SOURCE EXCERPT:

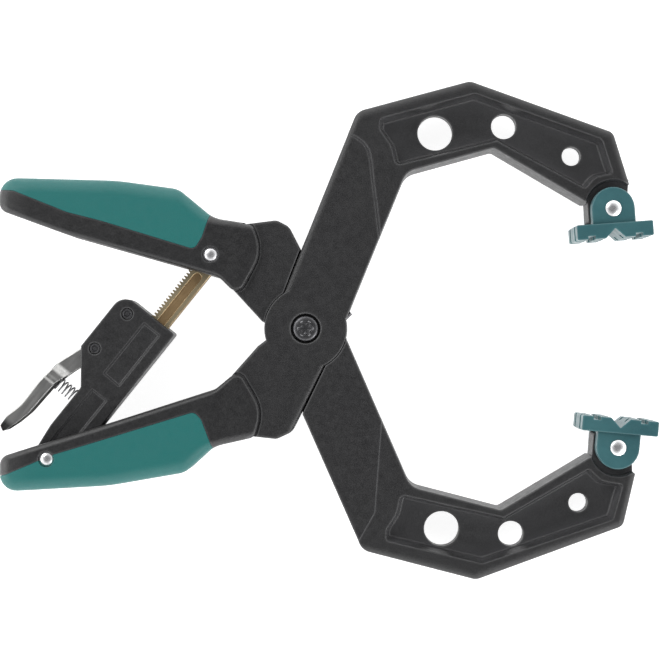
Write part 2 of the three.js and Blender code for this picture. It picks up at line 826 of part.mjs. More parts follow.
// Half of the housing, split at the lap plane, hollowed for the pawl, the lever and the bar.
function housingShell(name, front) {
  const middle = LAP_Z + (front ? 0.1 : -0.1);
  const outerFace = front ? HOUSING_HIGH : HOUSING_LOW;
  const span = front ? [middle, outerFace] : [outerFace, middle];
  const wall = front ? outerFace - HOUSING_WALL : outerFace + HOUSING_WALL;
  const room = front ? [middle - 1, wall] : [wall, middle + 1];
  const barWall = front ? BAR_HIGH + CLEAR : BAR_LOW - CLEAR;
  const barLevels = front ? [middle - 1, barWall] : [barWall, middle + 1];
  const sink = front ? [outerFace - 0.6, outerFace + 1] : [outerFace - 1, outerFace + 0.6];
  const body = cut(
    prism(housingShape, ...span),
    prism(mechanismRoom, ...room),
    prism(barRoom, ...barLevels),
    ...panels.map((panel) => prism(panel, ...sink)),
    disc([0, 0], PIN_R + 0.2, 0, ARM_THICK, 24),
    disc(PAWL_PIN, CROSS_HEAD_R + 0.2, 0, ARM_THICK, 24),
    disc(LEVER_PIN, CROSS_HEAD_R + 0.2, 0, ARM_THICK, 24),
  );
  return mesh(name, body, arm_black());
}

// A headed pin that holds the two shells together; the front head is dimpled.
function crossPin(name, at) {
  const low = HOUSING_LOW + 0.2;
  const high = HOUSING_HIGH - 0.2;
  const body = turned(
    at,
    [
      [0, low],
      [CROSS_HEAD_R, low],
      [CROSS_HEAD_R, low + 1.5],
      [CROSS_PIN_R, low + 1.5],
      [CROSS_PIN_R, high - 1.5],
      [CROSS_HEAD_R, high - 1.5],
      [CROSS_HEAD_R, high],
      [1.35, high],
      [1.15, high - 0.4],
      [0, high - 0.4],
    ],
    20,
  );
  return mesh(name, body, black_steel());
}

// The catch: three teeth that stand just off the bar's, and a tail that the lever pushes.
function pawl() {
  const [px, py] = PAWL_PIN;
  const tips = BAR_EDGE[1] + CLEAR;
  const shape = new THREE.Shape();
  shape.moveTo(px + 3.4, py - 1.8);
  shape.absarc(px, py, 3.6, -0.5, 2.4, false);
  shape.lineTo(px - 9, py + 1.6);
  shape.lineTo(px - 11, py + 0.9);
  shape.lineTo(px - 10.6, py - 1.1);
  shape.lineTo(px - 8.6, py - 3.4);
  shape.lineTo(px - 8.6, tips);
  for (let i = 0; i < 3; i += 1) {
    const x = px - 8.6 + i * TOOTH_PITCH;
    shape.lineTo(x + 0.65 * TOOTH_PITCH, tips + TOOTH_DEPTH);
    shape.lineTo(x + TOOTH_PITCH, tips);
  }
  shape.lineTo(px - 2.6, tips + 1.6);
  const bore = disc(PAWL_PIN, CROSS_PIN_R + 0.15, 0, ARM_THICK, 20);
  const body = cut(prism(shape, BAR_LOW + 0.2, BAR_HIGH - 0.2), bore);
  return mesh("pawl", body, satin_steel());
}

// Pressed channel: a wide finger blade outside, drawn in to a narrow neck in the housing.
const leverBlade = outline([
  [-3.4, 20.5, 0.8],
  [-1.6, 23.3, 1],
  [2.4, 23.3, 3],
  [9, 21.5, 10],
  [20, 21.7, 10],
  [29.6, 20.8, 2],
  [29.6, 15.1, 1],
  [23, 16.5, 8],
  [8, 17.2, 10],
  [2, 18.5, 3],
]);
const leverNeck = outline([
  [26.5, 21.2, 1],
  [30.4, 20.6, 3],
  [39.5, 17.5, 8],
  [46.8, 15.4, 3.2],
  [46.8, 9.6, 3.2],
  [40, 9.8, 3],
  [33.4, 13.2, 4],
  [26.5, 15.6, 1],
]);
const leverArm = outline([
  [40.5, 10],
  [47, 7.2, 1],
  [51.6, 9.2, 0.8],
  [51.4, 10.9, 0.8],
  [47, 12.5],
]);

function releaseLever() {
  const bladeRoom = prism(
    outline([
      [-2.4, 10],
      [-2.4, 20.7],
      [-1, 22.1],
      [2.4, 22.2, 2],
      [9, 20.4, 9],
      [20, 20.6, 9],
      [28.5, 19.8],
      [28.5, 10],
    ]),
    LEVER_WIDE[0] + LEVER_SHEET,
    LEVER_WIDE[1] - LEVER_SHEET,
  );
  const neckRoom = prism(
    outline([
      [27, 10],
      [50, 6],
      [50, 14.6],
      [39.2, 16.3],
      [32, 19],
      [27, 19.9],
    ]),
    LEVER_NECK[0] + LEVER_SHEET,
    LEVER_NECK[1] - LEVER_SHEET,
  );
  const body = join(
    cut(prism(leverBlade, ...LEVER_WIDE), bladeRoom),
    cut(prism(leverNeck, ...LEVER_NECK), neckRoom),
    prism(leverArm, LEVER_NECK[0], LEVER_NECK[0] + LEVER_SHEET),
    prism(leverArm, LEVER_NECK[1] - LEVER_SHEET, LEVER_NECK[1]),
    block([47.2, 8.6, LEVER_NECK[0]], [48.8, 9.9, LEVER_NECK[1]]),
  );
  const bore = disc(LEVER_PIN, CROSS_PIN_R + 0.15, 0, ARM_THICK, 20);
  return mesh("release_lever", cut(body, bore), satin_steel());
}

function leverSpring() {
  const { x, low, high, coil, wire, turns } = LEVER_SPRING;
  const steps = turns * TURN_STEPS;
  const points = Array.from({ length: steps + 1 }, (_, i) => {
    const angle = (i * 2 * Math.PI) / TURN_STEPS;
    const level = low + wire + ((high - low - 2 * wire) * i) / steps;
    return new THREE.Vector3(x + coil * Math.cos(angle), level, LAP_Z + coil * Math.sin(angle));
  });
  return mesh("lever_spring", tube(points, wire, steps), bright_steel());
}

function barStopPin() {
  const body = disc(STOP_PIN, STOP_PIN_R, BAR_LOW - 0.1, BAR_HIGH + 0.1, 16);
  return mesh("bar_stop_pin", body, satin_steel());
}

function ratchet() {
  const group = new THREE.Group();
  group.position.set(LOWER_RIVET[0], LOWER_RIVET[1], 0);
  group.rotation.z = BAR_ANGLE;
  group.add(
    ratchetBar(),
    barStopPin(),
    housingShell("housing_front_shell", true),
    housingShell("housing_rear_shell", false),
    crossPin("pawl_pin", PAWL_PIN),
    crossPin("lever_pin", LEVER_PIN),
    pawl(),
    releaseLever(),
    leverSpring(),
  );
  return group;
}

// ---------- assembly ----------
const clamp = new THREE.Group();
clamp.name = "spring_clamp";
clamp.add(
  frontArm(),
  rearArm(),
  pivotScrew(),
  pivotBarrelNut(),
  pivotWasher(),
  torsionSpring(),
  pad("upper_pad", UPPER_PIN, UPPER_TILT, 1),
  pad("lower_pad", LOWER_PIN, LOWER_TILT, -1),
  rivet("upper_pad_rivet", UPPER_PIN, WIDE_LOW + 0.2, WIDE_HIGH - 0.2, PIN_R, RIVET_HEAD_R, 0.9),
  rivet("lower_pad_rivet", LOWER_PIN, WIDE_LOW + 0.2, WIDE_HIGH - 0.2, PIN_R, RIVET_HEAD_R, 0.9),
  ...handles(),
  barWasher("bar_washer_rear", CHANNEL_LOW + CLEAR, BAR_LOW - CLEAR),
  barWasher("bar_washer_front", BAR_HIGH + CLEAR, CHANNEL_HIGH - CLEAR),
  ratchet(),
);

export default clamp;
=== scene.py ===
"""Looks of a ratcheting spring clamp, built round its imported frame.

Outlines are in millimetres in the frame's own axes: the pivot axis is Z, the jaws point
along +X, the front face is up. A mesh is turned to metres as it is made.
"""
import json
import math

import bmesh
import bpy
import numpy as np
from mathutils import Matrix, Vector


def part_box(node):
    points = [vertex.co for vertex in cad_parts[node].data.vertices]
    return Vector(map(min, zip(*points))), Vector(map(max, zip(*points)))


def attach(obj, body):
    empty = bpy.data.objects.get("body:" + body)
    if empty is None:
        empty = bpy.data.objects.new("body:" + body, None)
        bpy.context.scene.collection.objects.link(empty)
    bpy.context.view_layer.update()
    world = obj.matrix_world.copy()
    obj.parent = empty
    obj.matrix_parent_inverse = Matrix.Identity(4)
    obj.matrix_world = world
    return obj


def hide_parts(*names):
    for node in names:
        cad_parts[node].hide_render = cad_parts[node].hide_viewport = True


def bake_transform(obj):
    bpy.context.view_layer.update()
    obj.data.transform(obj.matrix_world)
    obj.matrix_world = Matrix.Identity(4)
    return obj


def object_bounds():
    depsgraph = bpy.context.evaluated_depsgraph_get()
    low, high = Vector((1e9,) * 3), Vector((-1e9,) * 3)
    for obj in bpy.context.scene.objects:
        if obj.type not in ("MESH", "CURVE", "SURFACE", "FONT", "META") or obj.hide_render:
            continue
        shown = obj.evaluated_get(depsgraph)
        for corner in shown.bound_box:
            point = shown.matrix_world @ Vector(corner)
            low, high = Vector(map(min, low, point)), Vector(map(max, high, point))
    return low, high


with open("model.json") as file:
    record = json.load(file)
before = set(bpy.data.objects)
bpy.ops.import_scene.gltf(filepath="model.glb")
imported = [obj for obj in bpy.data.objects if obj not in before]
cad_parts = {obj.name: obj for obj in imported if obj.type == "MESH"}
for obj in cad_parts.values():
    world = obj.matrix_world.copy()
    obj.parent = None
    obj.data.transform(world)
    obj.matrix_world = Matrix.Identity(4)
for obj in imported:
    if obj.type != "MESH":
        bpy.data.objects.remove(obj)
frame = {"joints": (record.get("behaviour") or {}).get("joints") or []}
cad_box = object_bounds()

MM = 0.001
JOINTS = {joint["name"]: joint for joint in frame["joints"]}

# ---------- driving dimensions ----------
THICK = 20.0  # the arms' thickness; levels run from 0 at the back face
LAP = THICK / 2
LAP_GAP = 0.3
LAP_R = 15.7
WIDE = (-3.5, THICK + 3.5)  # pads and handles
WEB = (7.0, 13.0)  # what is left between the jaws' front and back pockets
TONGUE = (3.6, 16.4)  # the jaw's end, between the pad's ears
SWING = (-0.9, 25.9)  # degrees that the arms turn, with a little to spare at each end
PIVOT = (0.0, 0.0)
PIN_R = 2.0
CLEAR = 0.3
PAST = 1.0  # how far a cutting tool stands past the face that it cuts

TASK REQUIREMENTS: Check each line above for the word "json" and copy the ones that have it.

SOLUTION FOR THIS EXERCISE:
import json
with open("model.json") as file:
    record = json.load(file)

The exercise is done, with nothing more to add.